Le pouvoir judiciaire étant constitutionnellement indépendant des pouvoirs exécutif et législatif, la justice n’a pas besoin d’une quelconque réaffirmation de soutien du Président de la République

Les gages d’indépendance que le Chef du pouvoir exécutif IBK s’est mis depuis ces derniers temps à faire pleuvoir sur le pouvoir judiciaire se révèlent en fait un déluge mortel pour son indépendance. Il n’appartient pas au Chef du pouvoir exécutif IBK de donner une quelconque « entière carte blanche » à un quelconque ministre de la Justice pour soi-disant « requalifier notre justice ». Il n’est pas non plus du ressort du Chef du pouvoir exécutif IBK de donner une quelconque « liberté absolue » ni aucune « confiance totale » à un quelconque ministre de la Justice.

L’« entière carte blanche », la « liberté absolue », la « confiance totale » ou autres brevets d’indépendance, la justice et le pouvoir judiciaire indépendant du pouvoir exécutif les tiennent d’office de la Constitution et des lois de la République. Ils ne procèdent d’une quelconque humeur présidentielle. De la même manière, la justice indépendante doit pouvoir se moquer de tout « soutien des plus hautes autorités du pays » dont elle n’a que faire, si nous voulons construire une démocratie qui ne soit pas que de façade. Car si c’est l’humeur versatile des calculs politiciens du Président IBK qui fixe le tempo de la justice qui peut s’endormir par faute de « soutien des plus hautes autorités du pays », autant dire que l’indépendance du pouvoir judiciaire ne peut être qu’une indépendance deux poids deux mesures à géométrie variable.
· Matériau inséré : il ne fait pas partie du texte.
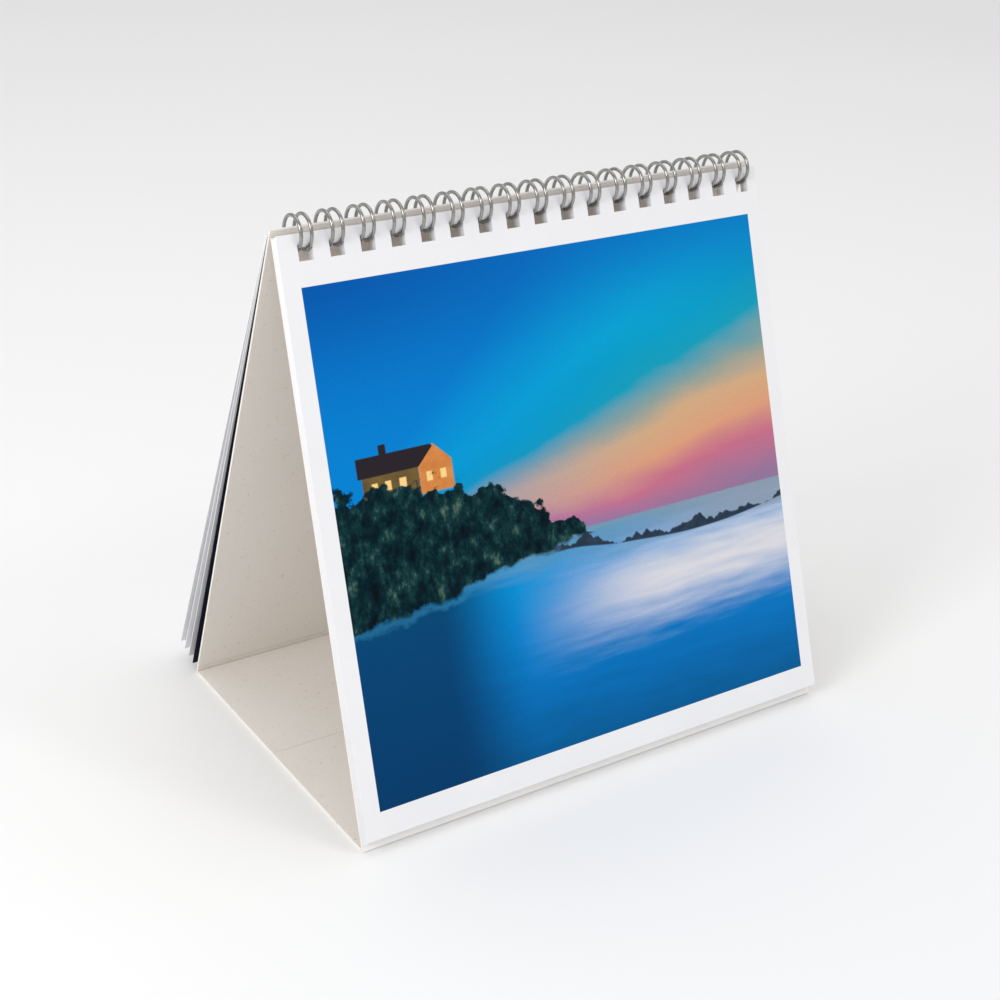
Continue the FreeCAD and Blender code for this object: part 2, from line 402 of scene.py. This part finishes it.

Autant dire, pour coller à l’actualité brûlante, que la croisade judiciaire contre la corruption paraît déjà vouée à l’échec. Quelle assurance avons-nous que l’« entière carte blanche », la « liberté absolue », la « confiance totale » du Président IBK résisteront encore si demain par hasard, lui-même et sa proximité clanique immédiate devaient répondre d’éventuelles infractions financières ? Quelle assurance avons-nous que l’« entière carte blanche », la « liberté absolue », la « confiance totale » du Président IBK ne sont pas autant d’instruments de conditionnement d’une justice dont on attendrait en retour une certaine compréhension? Qu’adviendra-t-il si le Président IBK devenant moins généreux, se contentait d’une « semi carte blanche », d’une « liberté relative » et d’une « confiance limitée » ? Les assurances verbales données par le Président IBK à la justice pourraient s’avérer une accolade de la mort. L’accolade de Judas.